Ever feel like some days you wake up and come to the realization that the world is vastly different than the one you lived in the year before? I’m not talking about a Pandemic-level instantaneous change, but a more subtle, gradual shift happening around you that becomes apparent very suddenly.
Yeah, well that’s the nagging feeling I’ve been getting at trade shows for the past few months, but haven’t been able to put a finger on. However, just today while reading a new report from Circana, formerly IRI and The NPD Group, I figured out what was eating at me. We have officially broken out of “the post-pandemic” market.
Since lockdowns ended and quarantine restrictions were eased, the retail market for consumer electronics has experienced a distinct hangover cycle. The pandemic-fueled boom in consumer goods led to many Americans upgrading their devices more rapidly than is typical for the market.

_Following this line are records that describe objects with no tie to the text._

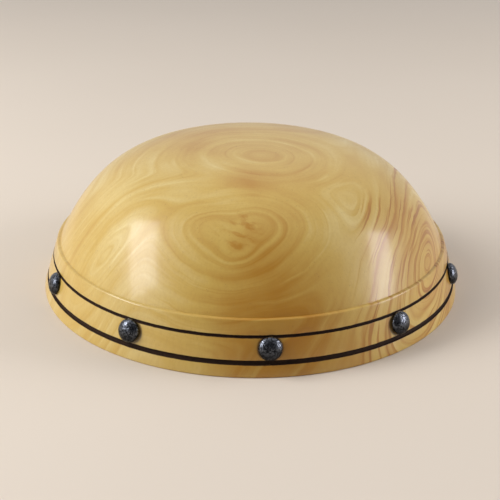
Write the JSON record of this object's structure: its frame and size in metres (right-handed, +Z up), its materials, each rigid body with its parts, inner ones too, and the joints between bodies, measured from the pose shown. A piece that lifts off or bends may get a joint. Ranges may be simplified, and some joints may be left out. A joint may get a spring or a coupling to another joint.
{
  "type": "money box",
  "caption": "Round turned wooden money box: a low hollow dome on its rim, with two burnt grooves, a ring of hammered nails, a rear coin slot and a rubber bung under it.",
  "frame": {"origin": "on the turning axis, level with the underside of the rim that it stands on", "axes": "+Z up along the turning axis; the front nail faces -Y and the coin slot is on the +Y side"},
  "size_m": [0.2158, 0.2166, 0.0718],
  "materials": {
    "shell_wood": "satin varnish over honey-coloured turned wood, with the two grooves burnt near black",
    "disc_wood": "sanded and lightly sealed",
    "bung_rubber": "matt moulded rubber",
    "screw_brass": "plain turned brass, a little dulled",
    "nail_iron": "hammered, blackened and rubbed back to bright metal on the high spots"
  },
  "bodies": {
    "money_box": {"dome_shell": "shell_wood", "base_disc": "disc_wood", "base_screw_1": "screw_brass", "base_screw_2": "screw_brass", "base_screw_3": "screw_brass", "base_screw_4": "screw_brass", "nail_01": "nail_iron", "nail_02": "nail_iron", "nail_03": "nail_iron", "nail_04": "nail_iron", "nail_05": "nail_iron", "nail_06": "nail_iron", "nail_07": "nail_iron", "nail_08": "nail_iron", "nail_09": "nail_iron", "nail_10": "nail_iron"},
    "bung": {"bung": "bung_rubber"}
  },
  "joints": [
    {"name": "bung_pull", "type": "slide", "parent": "money_box", "child": "bung", "axis": [0, 0, -1], "range_m": [0, 0.03]}
  ]
}
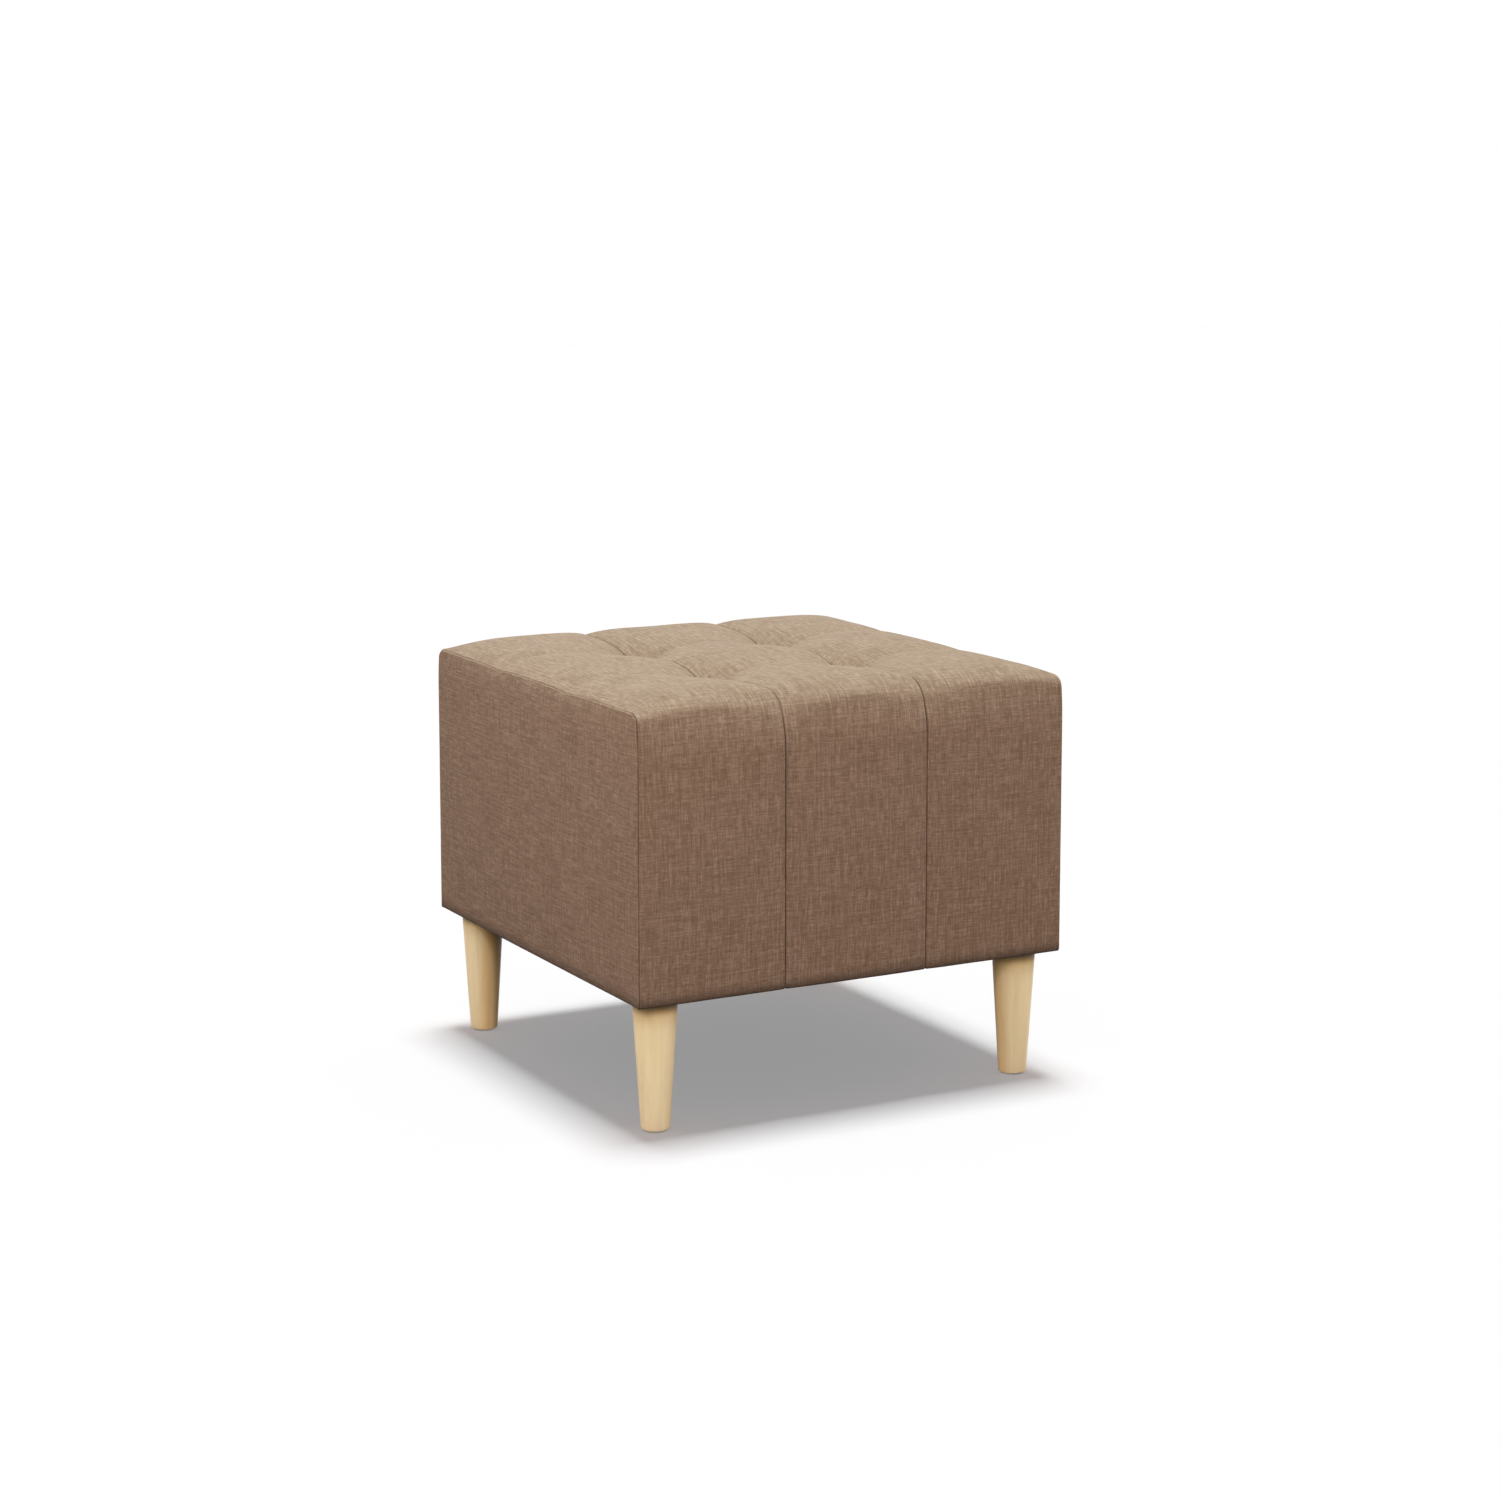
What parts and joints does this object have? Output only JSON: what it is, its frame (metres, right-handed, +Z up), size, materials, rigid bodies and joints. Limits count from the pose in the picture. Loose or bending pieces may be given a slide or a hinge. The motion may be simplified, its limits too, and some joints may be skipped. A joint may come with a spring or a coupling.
{
  "type": "pouf",
  "caption": "Square tufted pouf: upholstered box with a pillowed top, sewn from strips that run over front, top and back, on turned tapered wooden legs.",
  "frame": {"origin": "on the floor, under the middle of the box", "axes": "+Z up; the cover strips run front to back along Y with the front facing -Y; the plain side panels face along X"},
  "size_m": [0.55, 0.55, 0.4916],
  "materials": {
    "cover_fabric": "brown-taupe linen-look weave with a melange of light and dark yarns",
    "wadding": "white fibre wadding",
    "foam": "cream polyurethane foam",
    "twine": "waxed tufting twine",
    "steel": "zinc-plated steel",
    "plywood": "raw plywood",
    "hardboard": "smooth hardboard",
    "pine": "planed pine",
    "beech": "clear matt lacquered beech",
    "dust_cloth": "black non-woven cloth",
    "glide_plastic": "off-white polyethylene on a steel nail"
  },
  "bodies": {
    "root": {"cover_strip_left": "cover_fabric", "cover_strip_middle": "cover_fabric", "cover_strip_right": "cover_fabric", "cover_panel_left": "cover_fabric", "cover_panel_right": "cover_fabric", "top_wadding": "wadding", "seat_foam": "foam", "side_foam_front": "foam", "side_foam_back": "foam", "side_foam_left": "foam", "side_foam_right": "foam", "tuft_twines": "twine", "tuft_washers": "steel", "seat_deck": "plywood", "deck_screws": "steel", "board_front": "hardboard", "board_back": "hardboard", "board_left": "hardboard", "board_right": "hardboard", "top_rail_front": "pine", "top_rail_back": "pine", "top_rail_left": "pine", "top_rail_right": "pine", "bottom_rail_front": "pine", "bottom_rail_back": "pine", "bottom_rail_left": "pine", "bottom_rail_right": "pine", "post_front_left": "pine", "post_front_right": "pine", "post_back_left": "pine", "post_back_right": "pine", "rail_dowels": "beech", "dust_cover": "dust_cloth", "leg_front_left": "beech", "leg_front_right": "beech", "leg_back_left": "beech", "leg_back_right": "beech", "leg_bolts": "steel", "leg_inserts": "steel", "glide_front_left": "glide_plastic", "glide_front_right": "glide_plastic", "glide_back_left": "glide_plastic", "glide_back_right": "glide_plastic"}
  },
  "joints": []
}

According to a recently released “TV Ownership Trends Report” from Circana, the typical age of an installed TV in the U.S. dropped to just 5 years in 2020. While that number is currently back up to 5.2 years, research from Circana suggests that the average TV is 6.6 years old when it’s replaced.
Here’s the good news for the market. The same report found that 25.5 percent of TVs in use in the country are at least seven years old – the largest percentage since February 2020.
“The aging installed TV base is a positive indicator for TV manufacturers and retailers because consumers who purchased TVs earlier in the pandemic will soon be ready to replace them,” said John Buffone, vice president and industry advisor at Circana.
This aging TV base will provide a massive opportunity for retailers over the coming year.
“Almost all U.S. households own at least one TV, and the average household owns more than two,” said Paul Gagnon, vice president and industry advisor at Circana. “The demand cycle was disrupted by the pandemic, but we expect to return to the typical refresh rate by 2024. Once economic conditions improve, there is potential for two to three million additional TV unit sales.”
The market is correcting and you better be ready to step up when your number is called, but don’t just take my word for it. At Nationwide’s recent PrimeTime event in Dallas, CEO Tom Hickman told attendees in his opening address: “It feels to me a lot like 2018 and 2019. We’re doing things very similar to the way we were doing it then, battling for customers, battling for eyeballs, and making sure we’re trying to close every sale.”